As you can see from the above, each of these task words ask you to do something slightly different, and it is important to ensure you do exactly what the task word is asking. For example, if you are asked to discuss something but you only define it, then you haven’t really answered the question (and unfortunately, the grade will be affected).
In most instances, the textbook (and the Muncie reading) will be sufficient in helping you answer each question. However, you also need to demonstrate to the reader/marker that you can conduct your own independent research, and importantly, use that research to help supplement information gleaned from the textbook. To that end, you need to use the textbook, the Muncie reading, and at least two additional academic sources to answer the questions. You do not need to use these academic sources in every shortanswer response, but they need to feature at some point(s) across the workbook. It is also a good idea to show your marker/reader how much research you have done, and not how little research you have done.
What is an academic source?
An academic source is research-based, often written by an academic and published by a journal, university, university publisher, or other reputable publisher. It will usually have been through a peerreview process, either by the journal or the publisher. It often comprises a journal article or book.
1 – Describe the different ways in which crime can be defined.

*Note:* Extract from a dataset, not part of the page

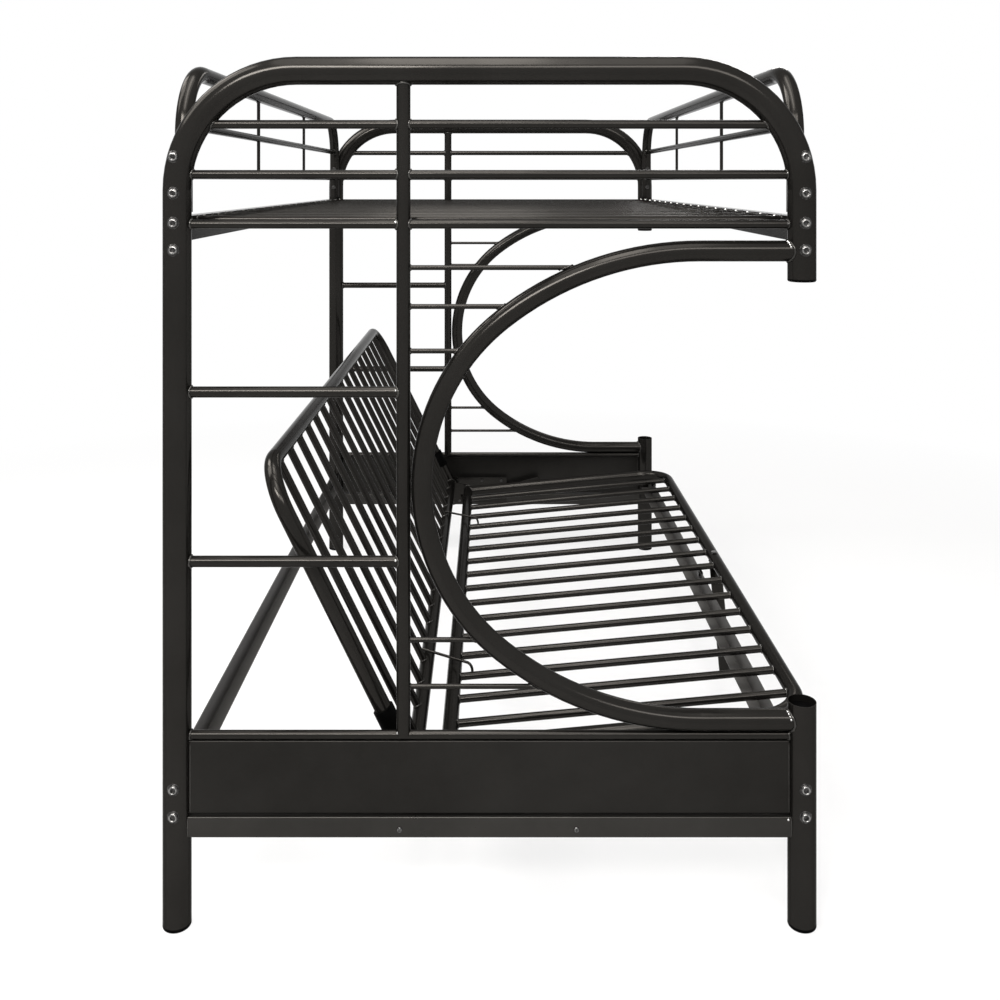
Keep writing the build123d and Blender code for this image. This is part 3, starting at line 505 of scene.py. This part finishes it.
frame_welds, worn_spots = Mesh(), Mesh()
for end in ENDS:
    weld_end_frame(frame_welds, end)
weld_deck(frame_welds, worn_spots)
for side in SIDES:
    weld_guard(frame_welds, side)
for end in ENDS:
    wear(worn_spots, end)
worn_spots.object("weld_worn_spots", "frame", "dark_hardware", worn_weld, WELD_SMOOTH)
frame_welds.object("welds_frame", "frame", "black_powder_coat", weld_coat, WELD_SMOOTH)

# Seat and back of the futon, in the places that their tilts give them
FUTON_TUBE_R, FUTON_BAR_R = 16, 8
# a tube that ends on another of its own radius counts as thinner, so that its bead stays on both
SEAT_END_R, FUTON_END_R = 0.97 * FUTON_TUBE_R, 15.6
HINGE = mm(-141.8, 0, 253.2)
SEAT_TILT, BACK_RECLINE = math.radians(5.3), math.radians(26.45)
SEAT_DEPTH, SEAT_HALF, SEAT_BEND, SEAT_END_OUT = 693, 849, 95, 15.5
SEAT_REAR_AHEAD, SEAT_REAR_BELOW = 0.0625, 0.012
SEAT_BARS, SEAT_PITCH = 16, 101.2
BACK_HEIGHT, BACK_HALF, BACK_BEND = 615, 930, 90
BACK_BARS, BACK_PITCH = 17, 103
seat_along = Vector((math.cos(SEAT_TILT), 0, math.sin(SEAT_TILT)))
seat_up = Vector((-math.sin(SEAT_TILT), 0, math.cos(SEAT_TILT)))
seat_rear = HINGE + seat_along * SEAT_REAR_AHEAD - seat_up * SEAT_REAR_BELOW
back_up = Vector((-math.sin(BACK_RECLINE), 0, math.cos(BACK_RECLINE)))


def seat_point(x, y, z=0.0):
    """A point in millimetres along the seat from its rear tube, across it and above it."""
    return seat_rear + seat_along * (x / 1000) + ALONG_Y * (y / 1000) + seat_up * (z / 1000)


def back_point(y, z):
    """A point in millimetres across the back and up it from the hinge."""
    return HINGE + back_up * (z / 1000) + ALONG_Y * (y / 1000)


seat_welds, seat_spots = Mesh(), Mesh()
for index in range(SEAT_BARS):
    y = (index - (SEAT_BARS - 1) / 2) * SEAT_PITCH
    front = SEAT_DEPTH - bend_inset(y, SEAT_HALF, SEAT_BEND)
    for x, direction in ((0, seat_along), (front, -seat_along)):
        place = seat_point(x, y)
        weld_bar(seat_welds, "seat_bar", place, direction, FUTON_BAR_R, ALONG_Y, FUTON_TUBE_R)
    spot(seat_spots, seat_point(front - 15, y, 7), seat_up - seat_along * 0.5, 2.6)
for side in SIDES:
    corner = seat_point(0, side * SEAT_HALF)
    weld_bar(seat_welds, "seat_end", corner, seat_along, SEAT_END_R, ALONG_Y, FUTON_TUBE_R)
    tip = seat_point(0, side * (SEAT_HALF + SEAT_END_OUT))
    weld_ring(seat_welds, "seat_corner", tip, ALONG_Y, FUTON_TUBE_R)
weld_bar(seat_welds, "leg", seat_point(SEAT_DEPTH, 0), -seat_up, FUTON_END_R, ALONG_Y, FUTON_TUBE_R)
seat_spots.object("seat_worn_spots", "seat", "dark_hardware", worn_weld, WELD_SMOOTH)
seat_welds.object("welds_seat", "seat", "black_powder_coat", weld_coat, WELD_SMOOTH)

back_welds = Mesh()
for index in range(BACK_BARS):
    y = (index - (BACK_BARS - 1) / 2) * BACK_PITCH
    top = BACK_HEIGHT - bend_inset(y, BACK_HALF, BACK_BEND)
    for z, direction in ((0, back_up), (top, -back_up)):
        place = back_point(y, z)
        weld_bar(back_welds, "back_bar", place, direction, FUTON_BAR_R, ALONG_Y, FUTON_TUBE_R)
for side in SIDES:
    weld_bar(
        back_welds, "back_end", back_point(side * BACK_HALF, 0), -side * ALONG_Y, FUTON_END_R, back_up,
        FUTON_TUBE_R)
back_welds.object("welds_back", "back", "black_powder_coat", weld_coat, WELD_SMOOTH)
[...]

This question relates to the Muncie (2009) reading, where the author documents the different ways in which crime can be defined according to various moral, legal, ideological, etc. perspectives (e.g. crime as criminal law violation, crime as violation of moral codes, crime as social construct, etc). In answering this question, you should be illustrating the ways in which crime can be defined in different ways according to the issue at hand and the person’s moral, personal, ideological, emotional, etc. beliefs. You should be emphasising that crime is not a static concept, but rather, something that changes and can be deployed and understood in different ways.
2 – Define and describe criminal responsibility
Note this question has two task words: define and describe. This means you need to define criminal responsibility, and then describe the ways in which it works. The first chapter of your textbook (‘Criminal Responsibility’) will help, but you are encouraged to find other sources in answering this question.
3 – Discuss how the rights of citizens and the police are ‘balanced’ during a police investigation.
Note the task word ‘discuss’, which means you need to investigate, examine, and draw a conclusion. This question relates to the topic ‘Police Investigation’ and pp. 37-38 provides the context and information for this question. This question is asking you to engage with the tension between individual liberty and police powers. Basically, the powers between these two poles (individual liberty v police powers) need to be balanced, and you need to discuss how this occurs, why it is necessary, and how it works (or not).
Time will be allocated in upcoming classes to work on these questions, and you will also have the opportunity to ask your tutor for assistance. Please utilise and consult the ‘Assessment 2 Questions’ section on the Discussion Board if you have any further questions.